## Start Raw data

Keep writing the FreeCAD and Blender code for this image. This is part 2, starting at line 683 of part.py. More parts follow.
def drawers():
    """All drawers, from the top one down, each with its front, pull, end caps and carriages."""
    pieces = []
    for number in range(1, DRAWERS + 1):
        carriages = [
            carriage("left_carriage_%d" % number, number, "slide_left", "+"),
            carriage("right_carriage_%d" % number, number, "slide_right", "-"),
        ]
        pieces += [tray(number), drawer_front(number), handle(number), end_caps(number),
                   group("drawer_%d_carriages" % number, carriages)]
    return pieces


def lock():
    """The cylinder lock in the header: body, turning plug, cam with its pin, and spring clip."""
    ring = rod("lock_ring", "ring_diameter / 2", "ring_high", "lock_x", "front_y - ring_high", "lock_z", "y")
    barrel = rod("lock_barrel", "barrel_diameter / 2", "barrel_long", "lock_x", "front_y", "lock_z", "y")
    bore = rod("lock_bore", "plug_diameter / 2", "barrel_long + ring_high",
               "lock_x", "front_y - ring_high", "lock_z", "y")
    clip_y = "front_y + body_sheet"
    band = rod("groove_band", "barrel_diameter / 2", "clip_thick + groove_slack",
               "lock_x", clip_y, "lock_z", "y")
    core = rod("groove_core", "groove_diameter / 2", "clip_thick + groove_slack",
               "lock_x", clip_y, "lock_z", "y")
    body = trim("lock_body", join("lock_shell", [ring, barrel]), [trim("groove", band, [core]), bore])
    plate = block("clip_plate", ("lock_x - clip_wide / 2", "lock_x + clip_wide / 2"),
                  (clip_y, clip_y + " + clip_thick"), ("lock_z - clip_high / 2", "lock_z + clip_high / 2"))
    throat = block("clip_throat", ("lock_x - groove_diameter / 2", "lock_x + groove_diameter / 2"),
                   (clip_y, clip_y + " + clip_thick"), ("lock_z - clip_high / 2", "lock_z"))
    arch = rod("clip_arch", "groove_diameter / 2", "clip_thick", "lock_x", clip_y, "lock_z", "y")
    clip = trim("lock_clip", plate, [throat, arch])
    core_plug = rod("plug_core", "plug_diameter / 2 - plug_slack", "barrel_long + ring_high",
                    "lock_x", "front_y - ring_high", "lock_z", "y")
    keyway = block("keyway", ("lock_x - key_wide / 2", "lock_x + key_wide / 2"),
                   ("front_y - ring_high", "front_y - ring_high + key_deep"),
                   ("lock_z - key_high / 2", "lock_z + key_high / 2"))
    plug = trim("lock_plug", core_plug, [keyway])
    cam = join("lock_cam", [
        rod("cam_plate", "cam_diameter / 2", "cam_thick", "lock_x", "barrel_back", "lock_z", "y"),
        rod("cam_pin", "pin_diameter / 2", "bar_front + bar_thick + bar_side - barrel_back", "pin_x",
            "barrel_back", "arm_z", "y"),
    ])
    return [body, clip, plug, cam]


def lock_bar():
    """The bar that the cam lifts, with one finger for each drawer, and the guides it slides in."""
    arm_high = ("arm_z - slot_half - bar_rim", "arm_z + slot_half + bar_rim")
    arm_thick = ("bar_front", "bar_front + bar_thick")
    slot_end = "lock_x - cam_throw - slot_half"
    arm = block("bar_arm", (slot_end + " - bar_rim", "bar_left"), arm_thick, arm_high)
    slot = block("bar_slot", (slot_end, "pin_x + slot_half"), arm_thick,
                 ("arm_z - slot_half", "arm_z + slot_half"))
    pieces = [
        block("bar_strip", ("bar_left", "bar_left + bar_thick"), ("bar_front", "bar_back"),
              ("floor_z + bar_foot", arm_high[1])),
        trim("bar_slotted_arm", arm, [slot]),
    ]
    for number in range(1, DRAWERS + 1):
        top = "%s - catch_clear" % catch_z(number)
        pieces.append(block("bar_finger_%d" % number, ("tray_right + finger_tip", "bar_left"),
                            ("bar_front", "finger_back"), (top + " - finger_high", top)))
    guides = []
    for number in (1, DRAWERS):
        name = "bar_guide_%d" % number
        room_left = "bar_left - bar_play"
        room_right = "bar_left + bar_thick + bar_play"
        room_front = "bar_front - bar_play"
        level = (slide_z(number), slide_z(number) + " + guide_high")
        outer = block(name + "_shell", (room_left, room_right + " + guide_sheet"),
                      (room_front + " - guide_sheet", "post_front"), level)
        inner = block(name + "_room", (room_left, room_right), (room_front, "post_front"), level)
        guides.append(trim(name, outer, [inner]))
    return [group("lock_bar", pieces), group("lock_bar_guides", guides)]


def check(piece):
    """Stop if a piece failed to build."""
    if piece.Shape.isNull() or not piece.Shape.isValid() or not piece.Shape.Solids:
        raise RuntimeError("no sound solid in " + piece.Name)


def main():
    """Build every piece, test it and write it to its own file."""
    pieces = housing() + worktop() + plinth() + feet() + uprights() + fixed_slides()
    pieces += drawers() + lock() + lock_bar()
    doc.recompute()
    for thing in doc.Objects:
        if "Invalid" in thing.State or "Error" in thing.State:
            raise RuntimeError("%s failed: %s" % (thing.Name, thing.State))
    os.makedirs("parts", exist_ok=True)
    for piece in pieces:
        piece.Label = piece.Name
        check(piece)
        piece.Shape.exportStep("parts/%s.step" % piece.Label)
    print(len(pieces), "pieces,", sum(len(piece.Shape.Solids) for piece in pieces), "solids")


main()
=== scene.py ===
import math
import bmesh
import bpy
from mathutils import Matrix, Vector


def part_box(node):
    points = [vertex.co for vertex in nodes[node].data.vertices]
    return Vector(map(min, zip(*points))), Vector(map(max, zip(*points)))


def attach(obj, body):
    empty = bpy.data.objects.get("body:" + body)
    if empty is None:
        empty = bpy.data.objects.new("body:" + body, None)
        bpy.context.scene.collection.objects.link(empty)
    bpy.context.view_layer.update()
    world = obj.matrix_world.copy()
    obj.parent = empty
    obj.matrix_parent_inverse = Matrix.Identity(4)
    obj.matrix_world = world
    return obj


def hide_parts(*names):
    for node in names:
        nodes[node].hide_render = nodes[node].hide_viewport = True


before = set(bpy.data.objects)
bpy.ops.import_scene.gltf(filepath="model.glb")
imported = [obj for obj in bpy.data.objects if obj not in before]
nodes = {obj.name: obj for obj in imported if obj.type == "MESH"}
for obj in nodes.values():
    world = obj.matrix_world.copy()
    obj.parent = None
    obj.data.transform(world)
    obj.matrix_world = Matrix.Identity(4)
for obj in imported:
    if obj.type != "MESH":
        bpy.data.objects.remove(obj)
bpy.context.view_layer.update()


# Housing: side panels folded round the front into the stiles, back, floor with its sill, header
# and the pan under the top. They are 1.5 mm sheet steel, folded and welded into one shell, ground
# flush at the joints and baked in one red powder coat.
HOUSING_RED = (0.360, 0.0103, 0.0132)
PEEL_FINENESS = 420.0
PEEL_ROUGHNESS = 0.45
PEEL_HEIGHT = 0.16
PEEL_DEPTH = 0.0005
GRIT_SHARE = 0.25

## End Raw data

◆ Exercise requirements ◆
Copy down the whole of the data above, matching it exactly.

◆ Answer to the exercise ◆
Keep writing the FreeCAD and Blender code for this image. This is part 2, starting at line 683 of part.py. More parts follow.
def drawers():
    """All drawers, from the top one down, each with its front, pull, end caps and carriages."""
    pieces = []
    for number in range(1, DRAWERS + 1):
        carriages = [
            carriage("left_carriage_%d" % number, number, "slide_left", "+"),
            carriage("right_carriage_%d" % number, number, "slide_right", "-"),
        ]
        pieces += [tray(number), drawer_front(number), handle(number), end_caps(number),
                   group("drawer_%d_carriages" % number, carriages)]
    return pieces


def lock():
    """The cylinder lock in the header: body, turning plug, cam with its pin, and spring clip."""
    ring = rod("lock_ring", "ring_diameter / 2", "ring_high", "lock_x", "front_y - ring_high", "lock_z", "y")
    barrel = rod("lock_barrel", "barrel_diameter / 2", "barrel_long", "lock_x", "front_y", "lock_z", "y")
    bore = rod("lock_bore", "plug_diameter / 2", "barrel_long + ring_high",
               "lock_x", "front_y - ring_high", "lock_z", "y")
    clip_y = "front_y + body_sheet"
    band = rod("groove_band", "barrel_diameter / 2", "clip_thick + groove_slack",
               "lock_x", clip_y, "lock_z", "y")
    core = rod("groove_core", "groove_diameter / 2", "clip_thick + groove_slack",
               "lock_x", clip_y, "lock_z", "y")
    body = trim("lock_body", join("lock_shell", [ring, barrel]), [trim("groove", band, [core]), bore])
    plate = block("clip_plate", ("lock_x - clip_wide / 2", "lock_x + clip_wide / 2"),
                  (clip_y, clip_y + " + clip_thick"), ("lock_z - clip_high / 2", "lock_z + clip_high / 2"))
    throat = block("clip_throat", ("lock_x - groove_diameter / 2", "lock_x + groove_diameter / 2"),
                   (clip_y, clip_y + " + clip_thick"), ("lock_z - clip_high / 2", "lock_z"))
    arch = rod("clip_arch", "groove_diameter / 2", "clip_thick", "lock_x", clip_y, "lock_z", "y")
    clip = trim("lock_clip", plate, [throat, arch])
    core_plug = rod("plug_core", "plug_diameter / 2 - plug_slack", "barrel_long + ring_high",
                    "lock_x", "front_y - ring_high", "lock_z", "y")
    keyway = block("keyway", ("lock_x - key_wide / 2", "lock_x + key_wide / 2"),
                   ("front_y - ring_high", "front_y - ring_high + key_deep"),
                   ("lock_z - key_high / 2", "lock_z + key_high / 2"))
    plug = trim("lock_plug", core_plug, [keyway])
    cam = join("lock_cam", [
        rod("cam_plate", "cam_diameter / 2", "cam_thick", "lock_x", "barrel_back", "lock_z", "y"),
        rod("cam_pin", "pin_diameter / 2", "bar_front + bar_thick + bar_side - barrel_back", "pin_x",
            "barrel_back", "arm_z", "y"),
    ])
    return [body, clip, plug, cam]


def lock_bar():
    """The bar that the cam lifts, with one finger for each drawer, and the guides it slides in."""
    arm_high = ("arm_z - slot_half - bar_rim", "arm_z + slot_half + bar_rim")
    arm_thick = ("bar_front", "bar_front + bar_thick")
    slot_end = "lock_x - cam_throw - slot_half"
    arm = block("bar_arm", (slot_end + " - bar_rim", "bar_left"), arm_thick, arm_high)
    slot = block("bar_slot", (slot_end, "pin_x + slot_half"), arm_thick,
                 ("arm_z - slot_half", "arm_z + slot_half"))
    pieces = [
        block("bar_strip", ("bar_left", "bar_left + bar_thick"), ("bar_front", "bar_back"),
              ("floor_z + bar_foot", arm_high[1])),
        trim("bar_slotted_arm", arm, [slot]),
    ]
    for number in range(1, DRAWERS + 1):
        top = "%s - catch_clear" % catch_z(number)
        pieces.append(block("bar_finger_%d" % number, ("tray_right + finger_tip", "bar_left"),
                            ("bar_front", "finger_back"), (top + " - finger_high", top)))
    guides = []
    for number in (1, DRAWERS):
        name = "bar_guide_%d" % number
        room_left = "bar_left - bar_play"
        room_right = "bar_left + bar_thick + bar_play"
        room_front = "bar_front - bar_play"
        level = (slide_z(number), slide_z(number) + " + guide_high")
        outer = block(name + "_shell", (room_left, room_right + " + guide_sheet"),
                      (room_front + " - guide_sheet", "post_front"), level)
        inner = block(name + "_room", (room_left, room_right), (room_front, "post_front"), level)
        guides.append(trim(name, outer, [inner]))
    return [group("lock_bar", pieces), group("lock_bar_guides", guides)]


def check(piece):
    """Stop if a piece failed to build."""
    if piece.Shape.isNull() or not piece.Shape.isValid() or not piece.Shape.Solids:
        raise RuntimeError("no sound solid in " + piece.Name)


def main():
    """Build every piece, test it and write it to its own file."""
    pieces = housing() + worktop() + plinth() + feet() + uprights() + fixed_slides()
    pieces += drawers() + lock() + lock_bar()
    doc.recompute()
    for thing in doc.Objects:
        if "Invalid" in thing.State or "Error" in thing.State:
            raise RuntimeError("%s failed: %s" % (thing.Name, thing.State))
    os.makedirs("parts", exist_ok=True)
    for piece in pieces:
        piece.Label = piece.Name
        check(piece)
        piece.Shape.exportStep("parts/%s.step" % piece.Label)
    print(len(pieces), "pieces,", sum(len(piece.Shape.Solids) for piece in pieces), "solids")


main()
=== scene.py ===
import math
import bmesh
import bpy
from mathutils import Matrix, Vector


def part_box(node):
    points = [vertex.co for vertex in nodes[node].data.vertices]
    return Vector(map(min, zip(*points))), Vector(map(max, zip(*points)))


def attach(obj, body):
    empty = bpy.data.objects.get("body:" + body)
    if empty is None:
        empty = bpy.data.objects.new("body:" + body, None)
        bpy.context.scene.collection.objects.link(empty)
    bpy.context.view_layer.update()
    world = obj.matrix_world.copy()
    obj.parent = empty
    obj.matrix_parent_inverse = Matrix.Identity(4)
    obj.matrix_world = world
    return obj


def hide_parts(*names):
    for node in names:
        nodes[node].hide_render = nodes[node].hide_viewport = True


before = set(bpy.data.objects)
bpy.ops.import_scene.gltf(filepath="model.glb")
imported = [obj for obj in bpy.data.objects if obj not in before]
nodes = {obj.name: obj for obj in imported if obj.type == "MESH"}
for obj in nodes.values():
    world = obj.matrix_world.copy()
    obj.parent = None
    obj.data.transform(world)
    obj.matrix_world = Matrix.Identity(4)
for obj in imported:
    if obj.type != "MESH":
        bpy.data.objects.remove(obj)
bpy.context.view_layer.update()


# Housing: side panels folded round the front into the stiles, back, floor with its sill, header
# and the pan under the top. They are 1.5 mm sheet steel, folded and welded into one shell, ground
# flush at the joints and baked in one red powder coat.
HOUSING_RED = (0.360, 0.0103, 0.0132)
PEEL_FINENESS = 420.0
PEEL_ROUGHNESS = 0.45
PEEL_HEIGHT = 0.16
PEEL_DEPTH = 0.0005
GRIT_SHARE = 0.25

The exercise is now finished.